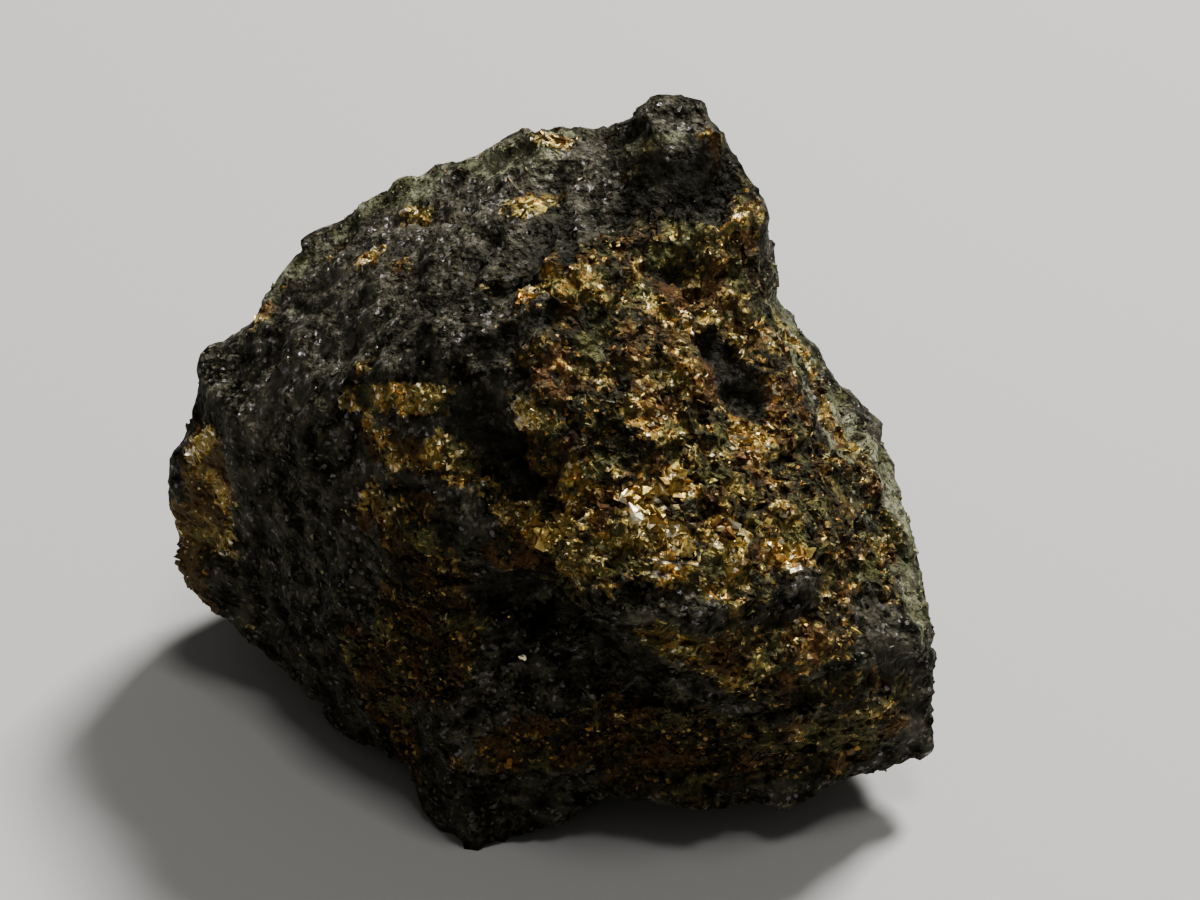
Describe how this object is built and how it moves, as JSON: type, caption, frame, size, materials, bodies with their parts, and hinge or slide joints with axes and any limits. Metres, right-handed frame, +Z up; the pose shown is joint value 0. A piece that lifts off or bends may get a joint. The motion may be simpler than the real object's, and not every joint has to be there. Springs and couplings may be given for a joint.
{
  "type": "pyrite with magnetite specimen",
  "caption": "Hand specimen of dark massive magnetite with a broken face of granular golden pyrite, standing on a flat foot.",
  "frame": {"origin": "centre of the bounding box, on the surface that the stone rests on", "axes": "+Z up, the broken pyrite face looks towards -Y, and the tapering tip of the stone points to -X"},
  "size_m": [0.082, 0.0588, 0.0657],
  "materials": {
    "magnetite": "satin",
    "pyrite": "satin"
  },
  "bodies": {
    "root": {"stone": "magnetite"}
  },
  "joints": []
}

**YOUR INSTRUCTIONS**
Write out every line of the material again, exactly as it reads.

**COMPLETE OUTPUT**
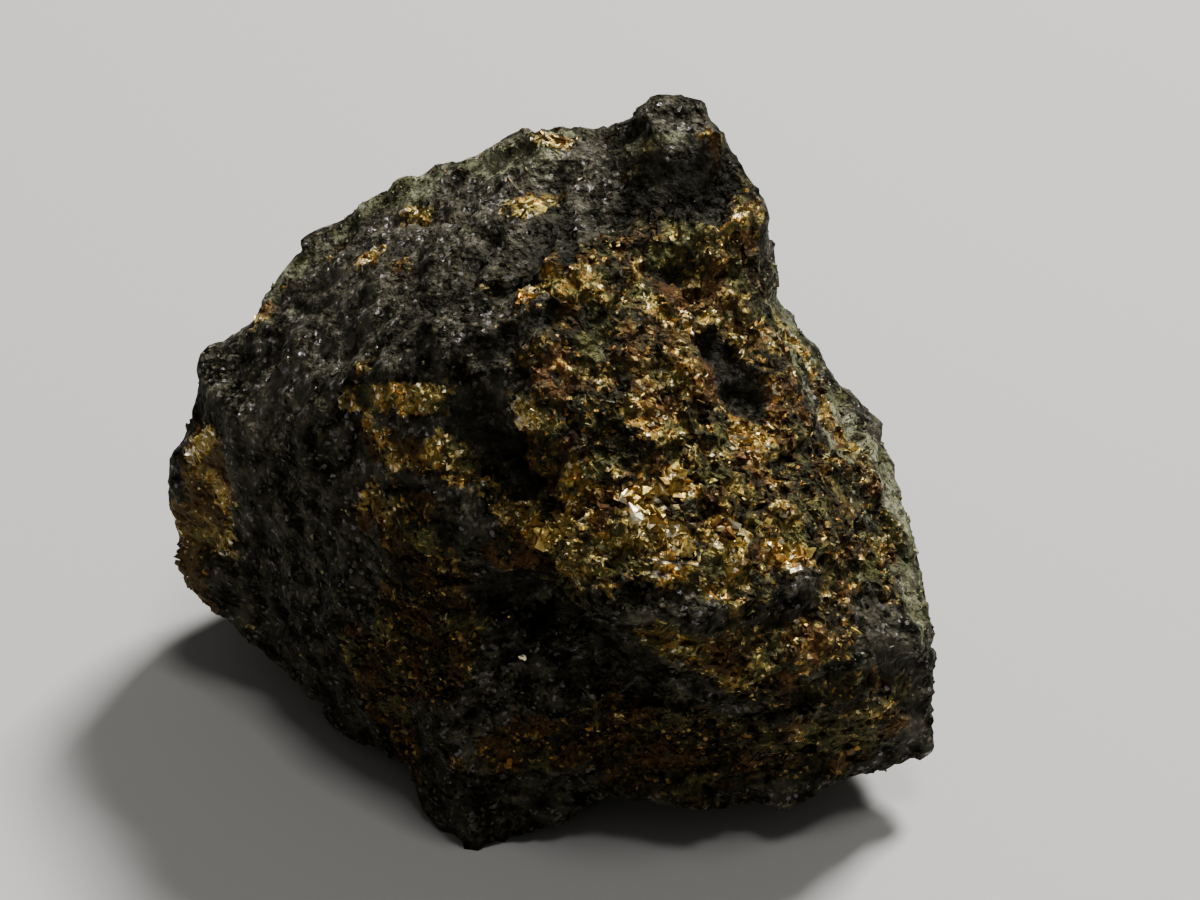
Describe how this object is built and how it moves, as JSON: type, caption, frame, size, materials, bodies with their parts, and hinge or slide joints with axes and any limits. Metres, right-handed frame, +Z up; the pose shown is joint value 0. A piece that lifts off or bends may get a joint. The motion may be simpler than the real object's, and not every joint has to be there. Springs and couplings may be given for a joint.
{
  "type": "pyrite with magnetite specimen",
  "caption": "Hand specimen of dark massive magnetite with a broken face of granular golden pyrite, standing on a flat foot.",
  "frame": {"origin": "centre of the bounding box, on the surface that the stone rests on", "axes": "+Z up, the broken pyrite face looks towards -Y, and the tapering tip of the stone points to -X"},
  "size_m": [0.082, 0.0588, 0.0657],
  "materials": {
    "magnetite": "satin",
    "pyrite": "satin"
  },
  "bodies": {
    "root": {"stone": "magnetite"}
  },
  "joints": []
}